Spectrally Tunable Reflectance with Invariant Transmittance via Weakly Coupled Dual Cavities

Abstract

Weakly coupled dual cavities (WCDCs) are demonstrated to enable adjustable reflectance while maintaining invariant transmittance, capabilities that surpass those of conventional thin-film optical coatings. The structure consists of two vertically stacked optical cavities sharing a thin metallic interlayer: the upper cavity comprises a lossy metal, a transparent dielectric, and a reflective metal, while the lower cavity is formed by sandwiching a transparent dielectric between two highly reflective metals. While both cavities influence the reflectance, the transmittance is predominantly governed by the lower cavity.
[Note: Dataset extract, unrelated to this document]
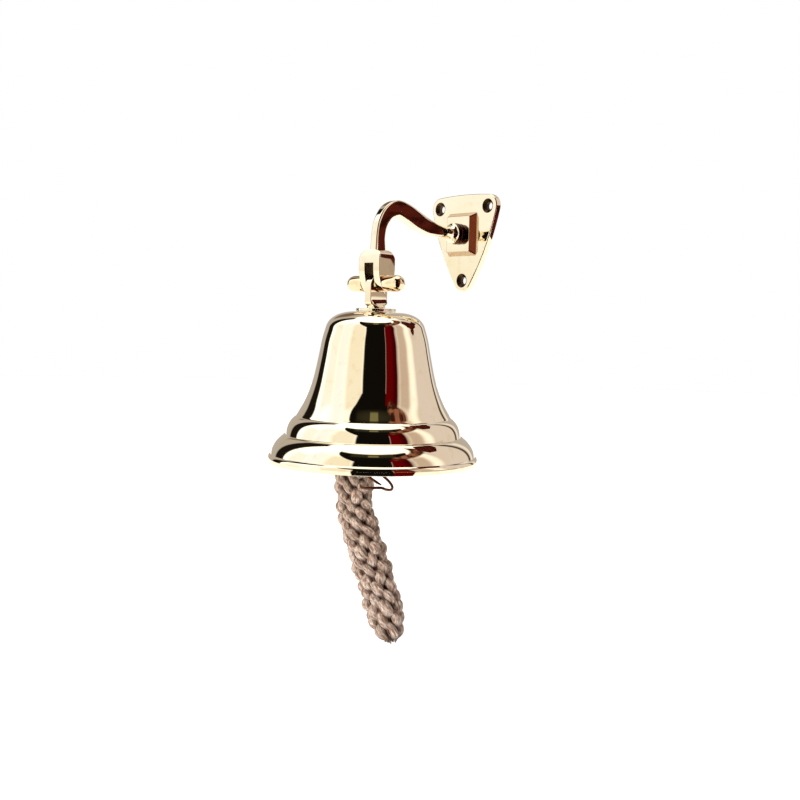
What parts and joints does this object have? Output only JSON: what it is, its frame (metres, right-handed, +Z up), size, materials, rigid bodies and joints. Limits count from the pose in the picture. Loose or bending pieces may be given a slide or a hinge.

Comprehensive analyses of cavity thicknesses, coupling strength, and interference conditions reveal how spectral reflectance profiles can be tailored without altering the overall transmittance. To the best of our knowledge, this decoupled spectral behavior, tunable reflectance with fixed transmittance, is experimentally demonstrated here for the first time. Experimental demonstrations using three devices with varying upper cavity thicknesses confirm this tunability, showing consistent transmittance and markedly different reflectance spectra. These findings deepen our understanding of optical interference in multilayer structures and highlight the versatility of this design approach for a wide range of applications, including transflective displays, holography, optical isolation, and information encryption.